==== Dataset excerpt ====

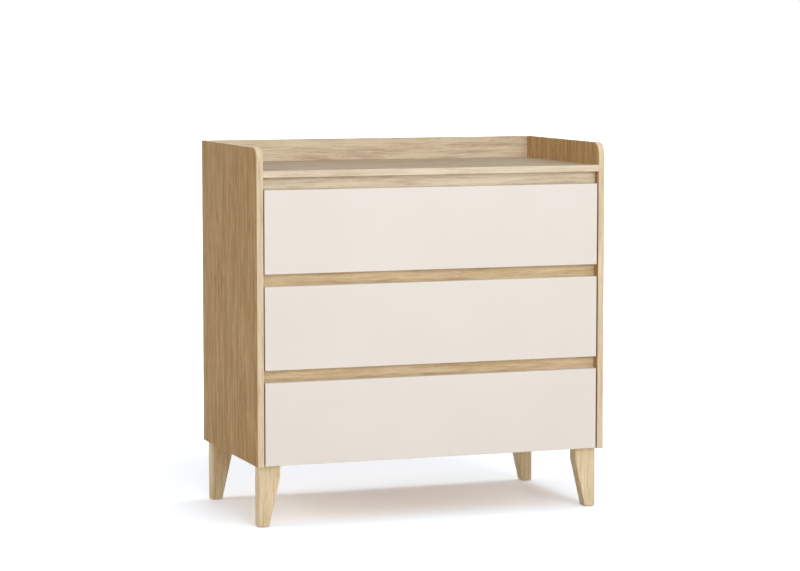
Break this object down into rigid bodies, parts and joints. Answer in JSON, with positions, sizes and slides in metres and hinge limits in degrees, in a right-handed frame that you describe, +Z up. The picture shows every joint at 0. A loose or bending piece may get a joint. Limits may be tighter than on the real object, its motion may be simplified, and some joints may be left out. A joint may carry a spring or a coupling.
{
  "type": "chest of drawers",
  "caption": "Chest of drawers with inset handle-less fronts, finger gaps over recessed rails, a low gallery round the top and tapered legs; the drawers slide on ball runners.",
  "frame": {"origin": "on the floor under the middle of the chest", "axes": "+X to the chest's right hand side as seen from the front, +Y from the front to the back, +Z up"},
  "size_m": [0.9, 0.477, 0.914],
  "materials": {
    "oak_side": "oak pattern melamine, grain upright, fine matt texture",
    "oak_top": "oak pattern melamine, grain from side to side, fine matt texture",
    "oak_board": "oak pattern melamine, grain from side to side, fine matt texture",
    "front_lacquer": "warm cream lacquer on fibreboard, matt and smooth",
    "leg_wood": "light solid wood, sanded and clear lacquered, grain upright",
    "drawer_board": "off-white melamine, satin",
    "fibreboard": "thin fibreboard with an off-white face, satin",
    "dowel_wood": "plain beech",
    "runner_steel": "bright zinc plated rolled steel",
    "ball_steel": "greased steel balls in a thin cage",
    "screw_steel": "zinc plated screws and bolts",
    "cam_zinc": "die cast zinc, dull",
    "bumper_plastic": "black moulded plastic",
    "glide_plastic": "pale moulded plastic, satin"
  },
  "bodies": {
    "carcass": {"side_panel_left": "oak_side", "side_panel_right": "oak_side", "top_panel": "oak_top", "bottom_panel": "oak_board", "gallery_back_rail": "oak_board", "front_rail_lower": "oak_board", "front_rail_middle": "oak_board", "front_rail_upper": "oak_board", "back_panel": "fibreboard", "leg_front_left": "leg_wood", "leg_front_right": "leg_wood", "leg_rear_left": "leg_wood", "leg_rear_right": "leg_wood", "leg_screws": "screw_steel", "leg_glides": "glide_plastic", "cam_locks": "cam_zinc", "cam_bolts": "screw_steel", "dowels": "dowel_wood", "runner_bumpers": "bumper_plastic", "runner_cabinet_screws": "screw_steel", "lower_runner_cabinet_left": "runner_steel", "lower_runner_cabinet_right": "runner_steel", "middle_runner_cabinet_left": "runner_steel", "middle_runner_cabinet_right": "runner_steel", "upper_runner_cabinet_left": "runner_steel", "upper_runner_cabinet_right": "runner_steel"},
    "lower_drawer": {"lower_drawer_front": "front_lacquer", "lower_drawer_side_left": "drawer_board", "lower_drawer_side_right": "drawer_board", "lower_drawer_back": "drawer_board", "lower_drawer_floor": "fibreboard", "lower_runner_drawer_left": "runner_steel", "lower_runner_drawer_right": "runner_steel", "lower_runner_drawer_screws": "screw_steel"},
    "lower_middle_members": {"lower_runner_middle_members": "runner_steel"},
    "lower_outer_balls": {"lower_runner_outer_balls": "ball_steel"},
    "lower_inner_balls": {"lower_runner_inner_balls": "ball_steel"},
    "middle_drawer": {"middle_drawer_front": "front_lacquer", "middle_drawer_side_left": "drawer_board", "middle_drawer_side_right": "drawer_board", "middle_drawer_back": "drawer_board", "middle_drawer_floor": "fibreboard", "middle_runner_drawer_left": "runner_steel", "middle_runner_drawer_right": "runner_steel", "middle_runner_drawer_screws": "screw_steel"},
    "middle_middle_members": {"middle_runner_middle_members": "runner_steel"},
    "middle_outer_balls": {"middle_runner_outer_balls": "ball_steel"},
    "middle_inner_balls": {"middle_runner_inner_balls": "ball_steel"},
    "upper_drawer": {"upper_drawer_front": "front_lacquer", "upper_drawer_side_left": "drawer_board", "upper_drawer_side_right": "drawer_board", "upper_drawer_back": "drawer_board", "upper_drawer_floor": "fibreboard", "upper_runner_drawer_left": "runner_steel", "upper_runner_drawer_right": "runner_steel", "upper_runner_drawer_screws": "screw_steel"},
    "upper_middle_members": {"upper_runner_middle_members": "runner_steel"},
    "upper_outer_balls": {"upper_runner_outer_balls": "ball_steel"},
    "upper_inner_balls": {"upper_runner_inner_balls": "ball_steel"}
  },
  "joints": [
    {"name": "lower_drawer_slide", "type": "slide", "parent": "carcass", "child": "lower_drawer", "axis": [0, -1, 0], "range_m": [0, 0.38]},
    {"name": "lower_middle_members_slide", "type": "slide", "parent": "carcass", "child": "lower_middle_members", "axis": [0, -1, 0], "range_m": [0, 0.19]},
    {"name": "lower_outer_balls_slide", "type": "slide", "parent": "carcass", "child": "lower_outer_balls", "axis": [0, -1, 0], "range_m": [0, 0.095]},
    {"name": "lower_inner_balls_slide", "type": "slide", "parent": "carcass", "child": "lower_inner_balls", "axis": [0, -1, 0], "range_m": [0, 0.285]},
    {"name": "middle_drawer_slide", "type": "slide", "parent": "carcass", "child": "middle_drawer", "axis": [0, -1, 0], "range_m": [0, 0.38]},
    {"name": "middle_middle_members_slide", "type": "slide", "parent": "carcass", "child": "middle_middle_members", "axis": [0, -1, 0], "range_m": [0, 0.19]},
    {"name": "middle_outer_balls_slide", "type": "slide", "parent": "carcass", "child": "middle_outer_balls", "axis": [0, -1, 0], "range_m": [0, 0.095]},
    {"name": "middle_inner_balls_slide", "type": "slide", "parent": "carcass", "child": "middle_inner_balls", "axis": [0, -1, 0], "range_m": [0, 0.285]},
    {"name": "upper_drawer_slide", "type": "slide", "parent": "carcass", "child": "upper_drawer", "axis": [0, -1, 0], "range_m": [0, 0.38]},
    {"name": "upper_middle_members_slide", "type": "slide", "parent": "carcass", "child": "upper_middle_members", "axis": [0, -1, 0], "range_m": [0, 0.19]},
    {"name": "upper_outer_balls_slide", "type": "slide", "parent": "carcass", "child": "upper_outer_balls", "axis": [0, -1, 0], "range_m": [0, 0.095]},
    {"name": "upper_inner_balls_slide", "type": "slide", "parent": "carcass", "child": "upper_inner_balls", "axis": [0, -1, 0], "range_m": [0, 0.285]}
  ],
  "couplings": [
    {"joint": "lower_middle_members_slide", "follows": "lower_drawer_slide", "ratio": 0.5},
    {"joint": "lower_outer_balls_slide", "follows": "lower_drawer_slide", "ratio": 0.25},
    {"joint": "lower_inner_balls_slide", "follows": "lower_drawer_slide", "ratio": 0.75},
    {"joint": "middle_middle_members_slide", "follows": "middle_drawer_slide", "ratio": 0.5},
    {"joint": "middle_outer_balls_slide", "follows": "middle_drawer_slide", "ratio": 0.25},
    {"joint": "middle_inner_balls_slide", "follows": "middle_drawer_slide", "ratio": 0.75},
    {"joint": "upper_middle_members_slide", "follows": "upper_drawer_slide", "ratio": 0.5},
    {"joint": "upper_outer_balls_slide", "follows": "upper_drawer_slide", "ratio": 0.25},
    {"joint": "upper_inner_balls_slide", "follows": "upper_drawer_slide", "ratio": 0.75}
  ]
}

====

■ Objective ■
Make an exact copy of the material above.

■ Written response ■
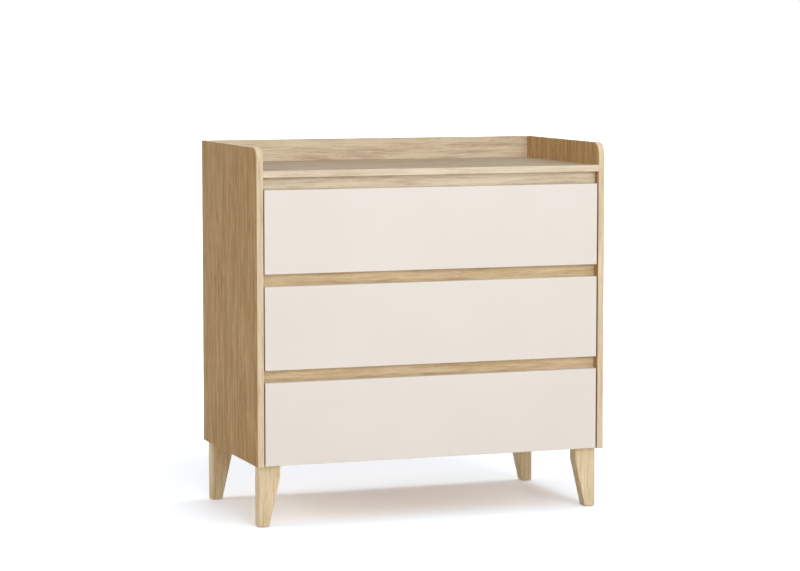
Break this object down into rigid bodies, parts and joints. Answer in JSON, with positions, sizes and slides in metres and hinge limits in degrees, in a right-handed frame that you describe, +Z up. The picture shows every joint at 0. A loose or bending piece may get a joint. Limits may be tighter than on the real object, its motion may be simplified, and some joints may be left out. A joint may carry a spring or a coupling.
{
  "type": "chest of drawers",
  "caption": "Chest of drawers with inset handle-less fronts, finger gaps over recessed rails, a low gallery round the top and tapered legs; the drawers slide on ball runners.",
  "frame": {"origin": "on the floor under the middle of the chest", "axes": "+X to the chest's right hand side as seen from the front, +Y from the front to the back, +Z up"},
  "size_m": [0.9, 0.477, 0.914],
  "materials": {
    "oak_side": "oak pattern melamine, grain upright, fine matt texture",
    "oak_top": "oak pattern melamine, grain from side to side, fine matt texture",
    "oak_board": "oak pattern melamine, grain from side to side, fine matt texture",
    "front_lacquer": "warm cream lacquer on fibreboard, matt and smooth",
    "leg_wood": "light solid wood, sanded and clear lacquered, grain upright",
    "drawer_board": "off-white melamine, satin",
    "fibreboard": "thin fibreboard with an off-white face, satin",
    "dowel_wood": "plain beech",
    "runner_steel": "bright zinc plated rolled steel",
    "ball_steel": "greased steel balls in a thin cage",
    "screw_steel": "zinc plated screws and bolts",
    "cam_zinc": "die cast zinc, dull",
    "bumper_plastic": "black moulded plastic",
    "glide_plastic": "pale moulded plastic, satin"
  },
  "bodies": {
    "carcass": {"side_panel_left": "oak_side", "side_panel_right": "oak_side", "top_panel": "oak_top", "bottom_panel": "oak_board", "gallery_back_rail": "oak_board", "front_rail_lower": "oak_board", "front_rail_middle": "oak_board", "front_rail_upper": "oak_board", "back_panel": "fibreboard", "leg_front_left": "leg_wood", "leg_front_right": "leg_wood", "leg_rear_left": "leg_wood", "leg_rear_right": "leg_wood", "leg_screws": "screw_steel", "leg_glides": "glide_plastic", "cam_locks": "cam_zinc", "cam_bolts": "screw_steel", "dowels": "dowel_wood", "runner_bumpers": "bumper_plastic", "runner_cabinet_screws": "screw_steel", "lower_runner_cabinet_left": "runner_steel", "lower_runner_cabinet_right": "runner_steel", "middle_runner_cabinet_left": "runner_steel", "middle_runner_cabinet_right": "runner_steel", "upper_runner_cabinet_left": "runner_steel", "upper_runner_cabinet_right": "runner_steel"},
    "lower_drawer": {"lower_drawer_front": "front_lacquer", "lower_drawer_side_left": "drawer_board", "lower_drawer_side_right": "drawer_board", "lower_drawer_back": "drawer_board", "lower_drawer_floor": "fibreboard", "lower_runner_drawer_left": "runner_steel", "lower_runner_drawer_right": "runner_steel", "lower_runner_drawer_screws": "screw_steel"},
    "lower_middle_members": {"lower_runner_middle_members": "runner_steel"},
    "lower_outer_balls": {"lower_runner_outer_balls": "ball_steel"},
    "lower_inner_balls": {"lower_runner_inner_balls": "ball_steel"},
    "middle_drawer": {"middle_drawer_front": "front_lacquer", "middle_drawer_side_left": "drawer_board", "middle_drawer_side_right": "drawer_board", "middle_drawer_back": "drawer_board", "middle_drawer_floor": "fibreboard", "middle_runner_drawer_left": "runner_steel", "middle_runner_drawer_right": "runner_steel", "middle_runner_drawer_screws": "screw_steel"},
    "middle_middle_members": {"middle_runner_middle_members": "runner_steel"},
    "middle_outer_balls": {"middle_runner_outer_balls": "ball_steel"},
    "middle_inner_balls": {"middle_runner_inner_balls": "ball_steel"},
    "upper_drawer": {"upper_drawer_front": "front_lacquer", "upper_drawer_side_left": "drawer_board", "upper_drawer_side_right": "drawer_board", "upper_drawer_back": "drawer_board", "upper_drawer_floor": "fibreboard", "upper_runner_drawer_left": "runner_steel", "upper_runner_drawer_right": "runner_steel", "upper_runner_drawer_screws": "screw_steel"},
    "upper_middle_members": {"upper_runner_middle_members": "runner_steel"},
    "upper_outer_balls": {"upper_runner_outer_balls": "ball_steel"},
    "upper_inner_balls": {"upper_runner_inner_balls": "ball_steel"}
  },
  "joints": [
    {"name": "lower_drawer_slide", "type": "slide", "parent": "carcass", "child": "lower_drawer", "axis": [0, -1, 0], "range_m": [0, 0.38]},
    {"name": "lower_middle_members_slide", "type": "slide", "parent": "carcass", "child": "lower_middle_members", "axis": [0, -1, 0], "range_m": [0, 0.19]},
    {"name": "lower_outer_balls_slide", "type": "slide", "parent": "carcass", "child": "lower_outer_balls", "axis": [0, -1, 0], "range_m": [0, 0.095]},
    {"name": "lower_inner_balls_slide", "type": "slide", "parent": "carcass", "child": "lower_inner_balls", "axis": [0, -1, 0], "range_m": [0, 0.285]},
    {"name": "middle_drawer_slide", "type": "slide", "parent": "carcass", "child": "middle_drawer", "axis": [0, -1, 0], "range_m": [0, 0.38]},
    {"name": "middle_middle_members_slide", "type": "slide", "parent": "carcass", "child": "middle_middle_members", "axis": [0, -1, 0], "range_m": [0, 0.19]},
    {"name": "middle_outer_balls_slide", "type": "slide", "parent": "carcass", "child": "middle_outer_balls", "axis": [0, -1, 0], "range_m": [0, 0.095]},
    {"name": "middle_inner_balls_slide", "type": "slide", "parent": "carcass", "child": "middle_inner_balls", "axis": [0, -1, 0], "range_m": [0, 0.285]},
    {"name": "upper_drawer_slide", "type": "slide", "parent": "carcass", "child": "upper_drawer", "axis": [0, -1, 0], "range_m": [0, 0.38]},
    {"name": "upper_middle_members_slide", "type": "slide", "parent": "carcass", "child": "upper_middle_members", "axis": [0, -1, 0], "range_m": [0, 0.19]},
    {"name": "upper_outer_balls_slide", "type": "slide", "parent": "carcass", "child": "upper_outer_balls", "axis": [0, -1, 0], "range_m": [0, 0.095]},
    {"name": "upper_inner_balls_slide", "type": "slide", "parent": "carcass", "child": "upper_inner_balls", "axis": [0, -1, 0], "range_m": [0, 0.285]}
  ],
  "couplings": [
    {"joint": "lower_middle_members_slide", "follows": "lower_drawer_slide", "ratio": 0.5},
    {"joint": "lower_outer_balls_slide", "follows": "lower_drawer_slide", "ratio": 0.25},
    {"joint": "lower_inner_balls_slide", "follows": "lower_drawer_slide", "ratio": 0.75},
    {"joint": "middle_middle_members_slide", "follows": "middle_drawer_slide", "ratio": 0.5},
    {"joint": "middle_outer_balls_slide", "follows": "middle_drawer_slide", "ratio": 0.25},
    {"joint": "middle_inner_balls_slide", "follows": "middle_drawer_slide", "ratio": 0.75},
    {"joint": "upper_middle_members_slide", "follows": "upper_drawer_slide", "ratio": 0.5},
    {"joint": "upper_outer_balls_slide", "follows": "upper_drawer_slide", "ratio": 0.25},
    {"joint": "upper_inner_balls_slide", "follows": "upper_drawer_slide", "ratio": 0.75}
  ]
}